Ted and his camera-magician Mark explained that the difference is simply a level of humility perceivable within the first few seconds of talking to a celebrity. The famous person either understands that they are playing a game in all but the creative aspects of the entertainment industry, and they know how to put others at ease with their awareness of the game, or, they play the game without irony, which means they see themselves as actually more important than other people. Tricky, I think, to stay down-to-earth when in fact, the security at the Beverly Hilton can be clearly heard to say into their walkies: "Don't let anyone else in unless they're press or a celebrity."
Poor guy at the door, who has to make that decision. Does he let a B-lister in? What about a D-list celebrity, who has on a very, very nice dress?

"This is such a fun game," I said, to a man standing in line ahead of me, for the single and only open bathroom outside the main dance floor at the most expensive party I've ever seen. "Game?" he said. "The wait-for-the-bathroom game," I said. "Not everyone gets to play this one."

Do you know you're playing a game? The best way to see it, that I know of, is to take mushrooms or acid, but going to a big Hollywood party can work, too.

Ted introduced me to The Edge, one of my heroes, and I was startled to frustration. "Thank you for changing things for more than one generation," I said, flustered and without any preparation. "Oh thank you, Vanessa," he said. I didn't know how to tell him I knew about the game, and I really am one of the people who uses his art outside of it as well as I can. I didn't say, "I don't care what the purists say, Popmart was brilliant and changed the way I think about all of pop culture." I didn't say "Your playing is fundamentally the most honest guitar I've ever heard and helps me tell the truth as a writer." I didn't say, "I don't belong here." How could I? I was at a party that was, by definition, part of the Big Game. And so was he. He looked me directly in the eyes and smiled warmly. He was very down to earth. "See?" said Ted. "I think so," I said.
As with every other big fancy hotel Bar Mitzvah I've been to, there were no long conversations, no new real friendships made, no revelations, no creative explosions. We drank watered-down cocktails, we danced to Earth, Wind, and Fire, we slipped past men with earphones and severe faces to marvel at the Godiva chocolate room (I shoved two white chocolate bars into my tiny clutch like a sugar addict does), we spotted people we recognized and didn't say hello to them. Linz and I tried to undermine a rampant social impulse to chit-chat, and were occasionally a bit successful. I think our success was largely due to the fact that we were young pretty girls who looked otherwise "appropriate" for the situation, and so no one expected us to say things like, "What's a party like this for, really?" or "Don't you think Star Wars Episodes 1-6 were the most important movies of the 20th century?" or "Isn't this the best Bar Mitzvah you've ever been to?"

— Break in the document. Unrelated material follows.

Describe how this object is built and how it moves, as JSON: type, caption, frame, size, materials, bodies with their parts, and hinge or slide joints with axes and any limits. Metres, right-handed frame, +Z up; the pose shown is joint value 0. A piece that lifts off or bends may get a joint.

Although I didn't get to talk to Jeff all night, because you know, it's just so hard to say hello to everyone at your own party, it was a pleasure to be part of the celebration. Mazel tov, to the entire family!

* That's true.
** a.k.a. The Golden Globes after parties. No, I'm not making a tired joke about Jewish Hollywood. I'm making a very different tired joke about how self-congratulatory Hollywood is, and how it promotes its own according to an internally-organized set of arbitrary requirements. Much like most religions do.
***I do, in fact, admire Jeff Bridges, and think it's wonderful that he got recognized for Crazy Heart.


  1. I'm confused... isn't Jeff Bridges a bit older than 13?

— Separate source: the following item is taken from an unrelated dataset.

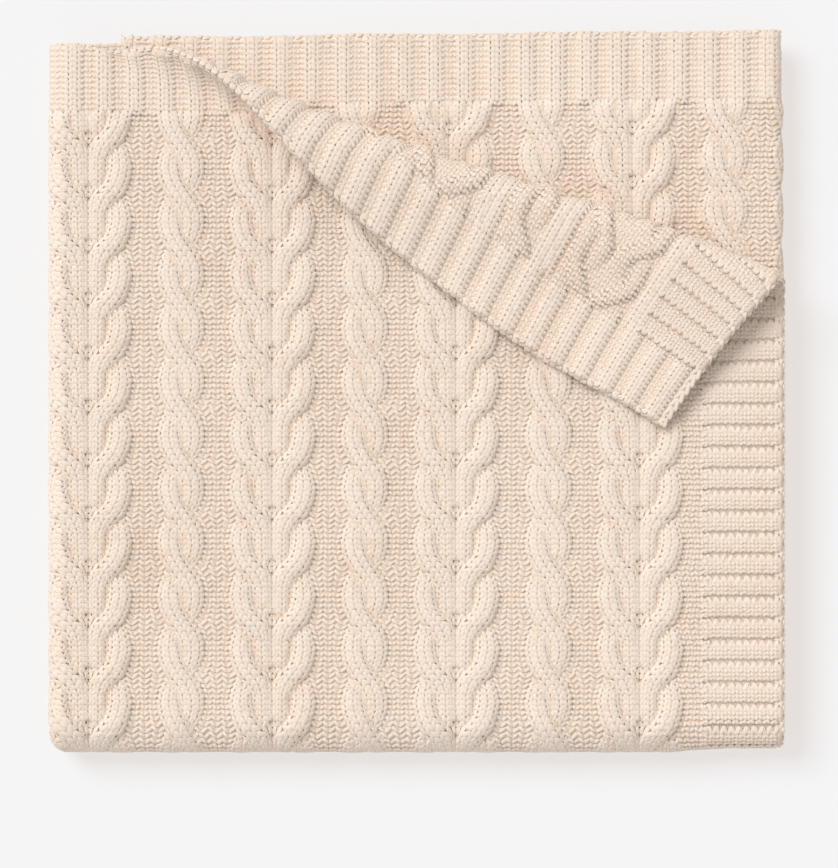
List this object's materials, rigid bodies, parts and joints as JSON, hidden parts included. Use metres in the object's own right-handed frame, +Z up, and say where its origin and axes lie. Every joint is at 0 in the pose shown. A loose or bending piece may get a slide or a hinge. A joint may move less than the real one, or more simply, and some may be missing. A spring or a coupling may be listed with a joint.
{
  "type": "folded cable knit baby blanket",
  "caption": "Baby blanket knitted in rope and horseshoe cables with ribbed ends and welted sides, folded into a flat pack with one corner turned back.",
  "frame": {"origin": "centre of the folded pack's outline, at its flat underside", "axes": "+Z up through the layers, +X towards the free side edge of the top panel, +Y towards the ribbed top edge"},
  "size_m": [0.3524, 0.3476, 0.0565],
  "materials": {
    "knit_cotton": "matte heathered cotton knit"
  },
  "bodies": {
    "root": {"blanket": "knit_cotton"}
  },
  "joints": []
}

  2. the paragraph about down to earth is hilarious.
    I can't tell you how bizarre I find you for enjoying that job as party coordinator. I think I would enjoy prostitution more. In fact, I KNOW i'd enjoy prostitution more.

  3. This whole post is utterly fabulous as a comment on... well, celebrity culture, I guess. Which I find so fascinating and so ridiculous, all at the same time. So fascinating that my friends in the midwest are obsessed with celebs, so ridiculous when I find myself putting up a christmas tree in Fogherty's entry hall and then the man himself wanders through wearing nothing but his boxers and smoking a joint. It's all so very strange.

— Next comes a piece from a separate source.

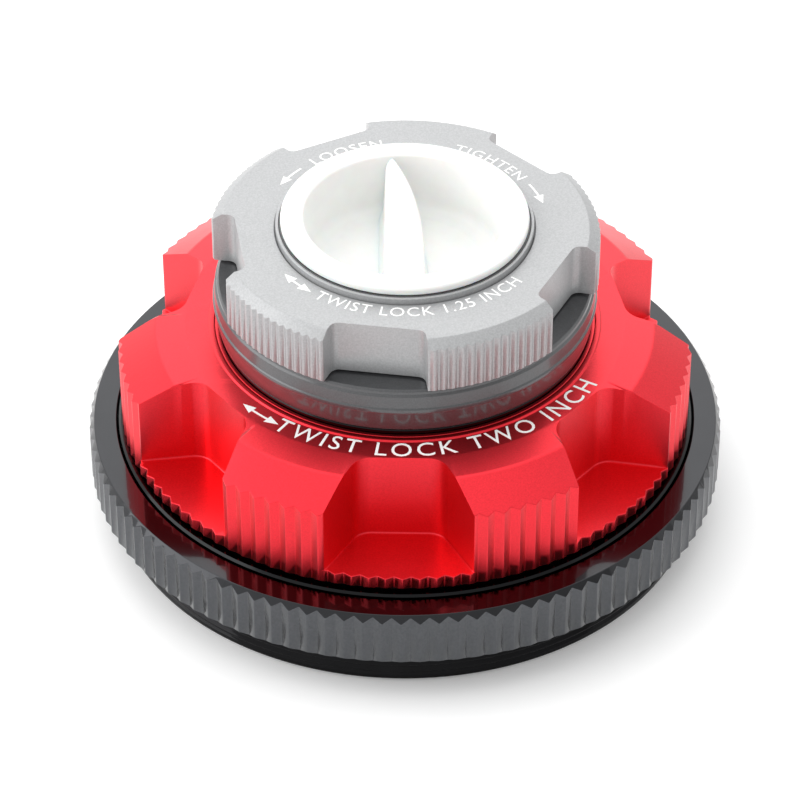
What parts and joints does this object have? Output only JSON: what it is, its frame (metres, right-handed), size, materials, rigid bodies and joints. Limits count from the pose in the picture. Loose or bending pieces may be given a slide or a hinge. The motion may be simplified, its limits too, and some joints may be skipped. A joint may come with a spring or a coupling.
{
  "type": "telescope visual back",
  "caption": "Twist-lock visual back: knurled threaded adapter, rotating holder with pocketed locking ring, stepped reducer with scalloped locking ring, push-in cap.",
  "frame": {"origin": "centre of the face that meets the telescope, on the optical axis", "axes": "+Z along the optical axis towards the observer; -Y is the front, where the small ring has a scallop 8.8 degrees off to -X"},
  "size_m": [0.092, 0.092, 0.0495],
  "materials": {
    "black_anodised": "gloss black anodised aluminium",
    "red_anodised": "satin bead-blasted red anodised aluminium",
    "silver_anodised": "satin bead-blasted natural anodised aluminium",
    "grey_anodised": "satin dark grey anodised aluminium",
    "white_plastic": "semi-gloss moulded white polyethylene",
    "acetal": "turned natural acetal",
    "black_ptfe": "matt black filled fluoropolymer",
    "brass": "turned brass",
    "steel": "ground steel",
    "spring_steel": "drawn spring steel wire"
  },
  "bodies": {
    "telescope_adapter": {"threaded_adapter": "black_anodised"},
    "holder": {"holder_body": "black_anodised", "rotation_washer": "acetal", "holder_retaining_ring": "black_anodised", "large_glide_washer": "black_ptfe", "large_retainer": "red_anodised", "large_expander": "spring_steel"},
    "large_lock": {"large_lock_ring": "red_anodised", "large_cam_ring": "brass", "large_cam_keys": "steel", "large_stop_pin": "steel"},
    "reducer": {"reducer_body": "grey_anodised", "reducer_barrel": "black_anodised", "small_retainer": "silver_anodised", "small_expander": "spring_steel"},
    "small_lock": {"small_lock_ring": "silver_anodised", "small_cam_ring": "brass", "small_cam_keys": "steel", "small_stop_pin": "steel"},
    "dust_cap": {"dust_cap": "white_plastic"},
    "large_shoe_1": {"large_shoe_1": "acetal"},
    "large_shoe_2": {"large_shoe_2": "acetal"},
    "large_shoe_3": {"large_shoe_3": "acetal"},
    "large_shoe_4": {"large_shoe_4": "acetal"},
    "large_shoe_5": {"large_shoe_5": "acetal"},
    "large_shoe_6": {"large_shoe_6": "acetal"},
    "small_shoe_1": {"small_shoe_1": "acetal"},
    "small_shoe_2": {"small_shoe_2": "acetal"},
    "small_shoe_3": {"small_shoe_3": "acetal"},
    "small_shoe_4": {"small_shoe_4": "acetal"},
    "small_shoe_5": {"small_shoe_5": "acetal"}
  },
  "joints": [
    {"name": "holder_turn", "type": "hinge", "parent": "telescope_adapter", "child": "holder", "pos_m": [0, 0, 0.0082], "axis": [0, 0, 1], "continuous": true},
    {"name": "large_lock_twist", "type": "hinge", "parent": "holder", "child": "large_lock", "pos_m": [0, 0, 0.0155], "axis": [0, 0, 1], "range_deg": [0, 45]},
    {"name": "reducer_lift", "type": "slide", "parent": "holder", "child": "reducer", "axis": [0, 0, 1], "range_m": [0, 0.04]},
    {"name": "small_lock_twist", "type": "hinge", "parent": "reducer", "child": "small_lock", "pos_m": [0, 0, 0.0393], "axis": [0, 0, 1], "range_deg": [0, 54]},
    {"name": "dust_cap_lift", "type": "slide", "parent": "reducer", "child": "dust_cap", "axis": [0, 0, 1], "range_m": [0, 0.03]},
    {"name": "large_shoe_1_slide", "type": "slide", "parent": "holder", "child": "large_shoe_1", "axis": [1, 0, 0], "range_m": [0, 0.00051]},
    {"name": "large_shoe_2_slide", "type": "slide", "parent": "holder", "child": "large_shoe_2", "axis": [0.5, 0.866, 0], "range_m": [0, 0.00051]},
    {"name": "large_shoe_3_slide", "type": "slide", "parent": "holder", "child": "large_shoe_3", "axis": [-0.5, 0.866, 0], "range_m": [0, 0.00051]},
    {"name": "large_shoe_4_slide", "type": "slide", "parent": "holder", "child": "large_shoe_4", "axis": [-1, 0, 0], "range_m": [0, 0.00051]},
    {"name": "large_shoe_5_slide", "type": "slide", "parent": "holder", "child": "large_shoe_5", "axis": [-0.5, -0.866, 0], "range_m": [0, 0.00051]},
    {"name": "large_shoe_6_slide", "type": "slide", "parent": "holder", "child": "large_shoe_6", "axis": [0.5, -0.866, 0], "range_m": [0, 0.00051]},
    {"name": "small_shoe_1_slide", "type": "slide", "parent": "reducer", "child": "small_shoe_1", "axis": [1, 0, 0], "range_m": [0, 0.00041]},
    {"name": "small_shoe_2_slide", "type": "slide", "parent": "reducer", "child": "small_shoe_2", "axis": [0.309, 0.9511, 0], "range_m": [0, 0.00041]},
    {"name": "small_shoe_3_slide", "type": "slide", "parent": "reducer", "child": "small_shoe_3", "axis": [-0.809, 0.5878, 0], "range_m": [0, 0.00041]},
    {"name": "small_shoe_4_slide", "type": "slide", "parent": "reducer", "child": "small_shoe_4", "axis": [-0.809, -0.5878, 0], "range_m": [0, 0.00041]},
    {"name": "small_shoe_5_slide", "type": "slide", "parent": "reducer", "child": "small_shoe_5", "axis": [0.309, -0.9511, 0], "range_m": [0, 0.00041]}
  ],
  "couplings": [
    {"joint": "large_shoe_1_slide", "follows": "large_lock_twist", "m_per_rad": 0.00063662},
    {"joint": "large_shoe_2_slide", "follows": "large_lock_twist", "m_per_rad": 0.00063662},
    {"joint": "large_shoe_3_slide", "follows": "large_lock_twist", "m_per_rad": 0.00063662},
    {"joint": "large_shoe_4_slide", "follows": "large_lock_twist", "m_per_rad": 0.00063662},
    {"joint": "large_shoe_5_slide", "follows": "large_lock_twist", "m_per_rad": 0.00063662},
    {"joint": "large_shoe_6_slide", "follows": "large_lock_twist", "m_per_rad": 0.00063662},
    {"joint": "small_shoe_1_slide", "follows": "small_lock_twist", "m_per_rad": 0.00042441},
    {"joint": "small_shoe_2_slide", "follows": "small_lock_twist", "m_per_rad": 0.00042441},
    {"joint": "small_shoe_3_slide", "follows": "small_lock_twist", "m_per_rad": 0.00042441},
    {"joint": "small_shoe_4_slide", "follows": "small_lock_twist", "m_per_rad": 0.00042441},
    {"joint": "small_shoe_5_slide", "follows": "small_lock_twist", "m_per_rad": 0.00042441}
  ]
}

    Most strange, however, is the fact that I had an extremely erotic dream just a few nights ago that involved Jeff Bridges walking me from a BevHills restaurant to my car, where we ended up having one of the most HOT couplings of my life. I awoke in ecstasy and then realized that I just had a dream about "making it" with a man twice my age, who I don't find particularly attractive in real life. I was, and continue to be, very confused.

    I also know for a fact that Bar Mitzvahs occur for young jewish boys at the age of 13. Why on earth is Jeff Bridges only now celebrating his bar mitzvah???

  4. Indeed, a Bar Mitzvah happens when a boy is 13. It's a ritual by which he becomes recognized as a man. I was trying, and it looks like I did a pretty opaque job here, of making a joke about how Hollywood doesn't recognize actors as "real men"(ie successful) until they've won awards. Jeff has been overlooked for many years, so that's why it's funny to call it a Bar Mitzvah--he should have been seen as a man, by his peers, many years ago.
    Also, I think he's sexy. Your dream makes perfect sense to me.

  5. "This is craziness! The extravagance! The absurdity! The color! There's only one explanation. This MUST be a Bar Mitzvah. L'CHAIM!"

    I love this. An honest reaction to insanity sounds insane.

  6. When I was around 10 I saw the movie "Starman" with Jeff Bridges. For some reason, it scared the shit out of me. I say for some reason because to this day I have not re-watched the movie. Because of this Hollywood scar, I've pretty much ignored everything he's done until now (well, except for Lebowski, of course). I saw Crazy Heart and felt at ease....with Jeff, with country music, with rock, with love. This Bar Mitzvah didn't occur for me because he won an award, it happened because I didn't run away from the theatre screaming. Oh, and because NOW I KNOW HOW FUCKING SEXY HE IS. Thanks, Bad.